Reduce Ipca Laboratories Ltd For Target Rs.1,575 by Yes Securities Ltd
Await fresh triggers on Unichem and US foray
We interacted with IPCA to better assess the progress of Unichem cross selling opportunity and clarity on US trajectory in standalone business. Low hanging fruit in the form of better margin is largely achieved as Unichem would report ~15% OPM in FY25. Further improvement would require revenue traction which in turn is dependent on conducting bio-equivalent studies for large products in run up to dossier filings across new markets. While this would ultimately lead to better Goa site utilization (and margin), we understand the process would take about a years’ time. Company reiterated US would see 5-6 launches in current year coupled with a similar number in next fiscal. We are cognizant IPCA was a market leader in its covered molecules prior to alerts and there has apparently not been much of price erosion in the intervening period. Even so, it would still be a slow ramp up and not a dash towards the erstwhile scale in US. We tweak estimates and still remain 5-6% below consensus expectation for FY26/27. Accordingly, lower rating to Reduce primarily as we await Unichem dossier progress and US clarity before turning constructive. Our revised TP stands at Rs1,575 (earlier Rs1,320) based on a 30x FY27 EPS (vs 28x FY26E EPS)
Stock performance
Unichem – low hanging fruit done, slower pace of change ahead
IPCA has managed to turn around Unichem in a commendable manner as it delivered 14% margin in H1 FY25 and ~15% for full year from -5% margin at the time of acquisition. Margin delivery is on back of low hanging fruit like lowering of API procurement prices, efficiency linked to processes that do not require regulatory intervention. Albeit changes underway on API side that require regulatory approval as well as new dossier filing in new markets typically take time. Hence, we reckon Unichem growth rate might settle at ~8% YoY in FY26 before inching up again along with ~18% margin in FY27. Improvement in margin is likely to accrue from better utilization of Goa site coupled with annual 4-5 product launches. Notably, most of the large product cross selling which require bio-equivalence data would take about years’ time before impact can be seen in Unichem revenues.

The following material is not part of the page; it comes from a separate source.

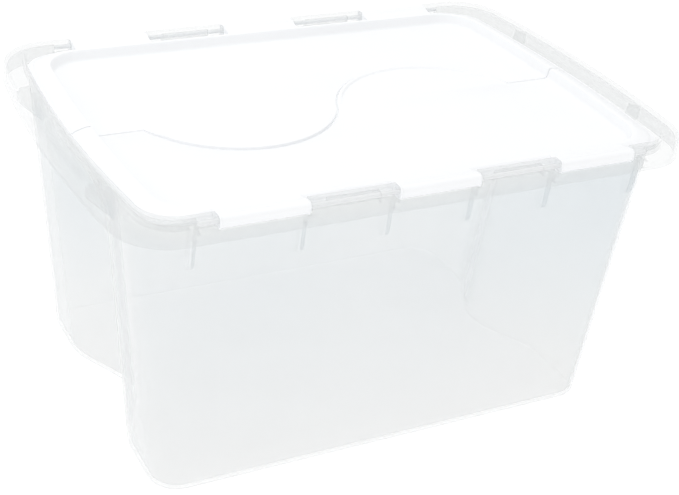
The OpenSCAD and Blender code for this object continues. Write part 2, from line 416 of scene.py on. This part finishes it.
def front_share_points():
    """The front leaf's share in plan: the front half, plus its own lobe, less the other leaf's."""
    own, other = LOBE_R - SEAM_GAP / 2, LOBE_R + SEAM_GAP / 2
    edge = -SEAM_GAP / 2

    def arc(cx, cy, r, a0, a1, n=72):
        return [(cx + r * math.cos(mix(a0, a1, i / n)), cy + r * math.sin(mix(a0, a1, i / n)))
                for i in range(n + 1)]

    touch = math.atan2(-LOBE_Y, -LOBE_X)
    left_start = math.pi + math.asin((-edge - LOBE_Y) / other)
    left = arc(-LOBE_X, -LOBE_Y, other, left_start, 2 * math.pi + math.atan2(LOBE_Y, LOBE_X))
    right = arc(LOBE_X, LOBE_Y, own, touch, math.asin((edge - LOBE_Y) / own))
    front = -HALF_W - 5
    return [(-HALF_L, edge)] + left + right + [(HALF_L, edge), (HALF_L, front), (-HALF_L, front)]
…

Standalone US foray could be a gradual ramp up than a dash
The clearance of 2 formulation and an API site at Ratlam opens up potential for scaling up IPCA US business after a prolonged absence. In our interaction with company, management indicated that on standalone basis, IPCA would launch 6 products in current year followed by a similar number next year. R&D spend is at about 3% of consolidated revenue and it expects US ramp up to be a gradual uplift rather than a fast scale up to historic Rs4-5bn of API and formulation revenues. Ongoing changes include updating API manufacturing process, allowance for expiry of existing contracts which would result in a slow start in FY26. R&D would also inch up by 1-1.25% to 4.25% in as it commissions biotech plant followed by batch production and clinical work in run up to filings.
Domestic growth a bright spot but remain below consensus as await US clarity and Unichem dossier monetization
Domestic growth has been a bright spot with healthy 11-12% growth in FY25 and a similar outlook in FY26. API business has seen falling prices though we now expect some stability along with better volume growth. There is no change to our branded and generic export growth assumptions through FY26. We remain 6-7% below consensus estimates for FY26/27 primarily (we believe) on back of Unichem and US growth assumptions and 21.5% margin (vs 22.7% for consensus in FY27). Assign Reduce as we await clarity on US scale up and account for slower ramp up in Unichem vs recent past. Roll over to FY27 with 30x target PE with a revised TP Rs1,575 (Rs1,320 earlier on 28x FY26E EPS).